The 1.5-ounce mat is great to fill larger areas and make actual pieces of fiberglass where you are missing parts of the car.

These two types of mat helped us make sure we could fill in and work different kinds of areas and repairs. When we were building thickness or filling a void, we could use the thicker mat and when we wanted to fill shallower areas, we used the thinner mat.

We mixed about 6 ounces of resin at a time with just a few drops of hardener, per the instructions. You have to vary the amount of hardener you mix based on your ambient temperature and how much working time you want. You want the fiberglass to “kick” within 20-30 minutes or so under most conditions.

Once cured, we went back over the repaired area with a combination of grinders and then touched up where we either needed to build thickness or where we had missed spots.

Fiberglass work is not difficult, but like a lot of restoration work takes trial and error. It is also messy. You need to try and do this work outside, wear a respirator, and wear latex gloves when working with fiberglass.

The procedure is relatively simple: First you grind areas that you want to glass. Again, feather your areas to keep your fiberglass uniformly thick. You then cut your mat in various sizes. Strips about an inch or two wide and 6-10 inches in length are easy to work with for most repairs.

Then—and only then—you mix your resin and hardener. From there you brush a base coat of resin onto the area to be repaired, lay your mat down in the area that you coated and then dab more resin onto the mat until it is completely soaked. From here you can add additional pieces of mat to build thickness or make a repair stronger.

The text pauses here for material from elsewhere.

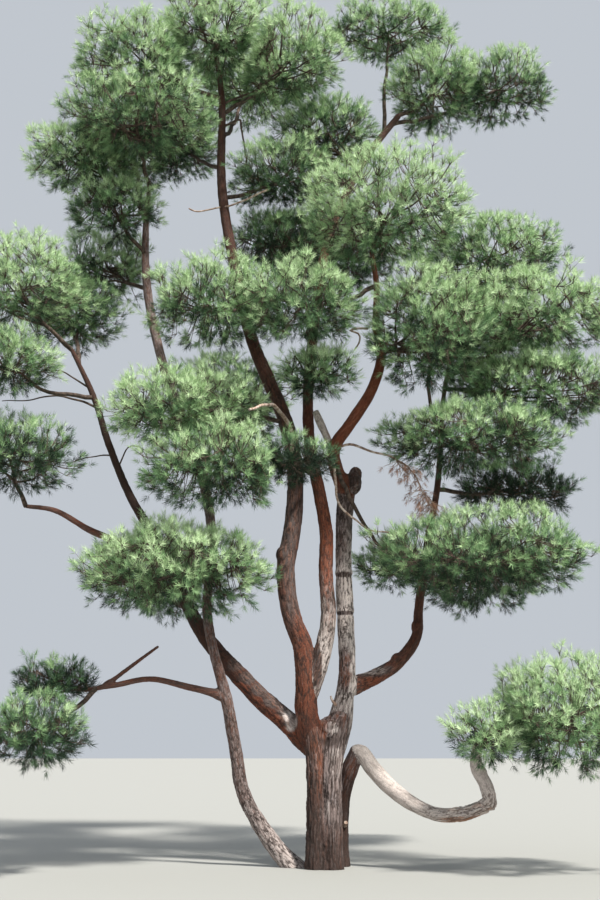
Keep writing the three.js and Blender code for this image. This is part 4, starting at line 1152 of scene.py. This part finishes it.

Once the fiberglass kicks and you let it dry for a bit, you can grind it down and either proceed with normal bodywork or add more layers of fiberglass if needed.

Fiberglass does not stick to plastic, metallic tape or metal very well. It also does not stick to painted or gel-coated areas. You must first grind down any area you wish to stick fiberglass to.

You can use any of the aforementioned materials to make backing areas to glass over.

You can lay mat over a hole an inch or two wide, but if you lay the mat over anything larger it begins to sag. That is why you need backing materials when making fiberglass repairs.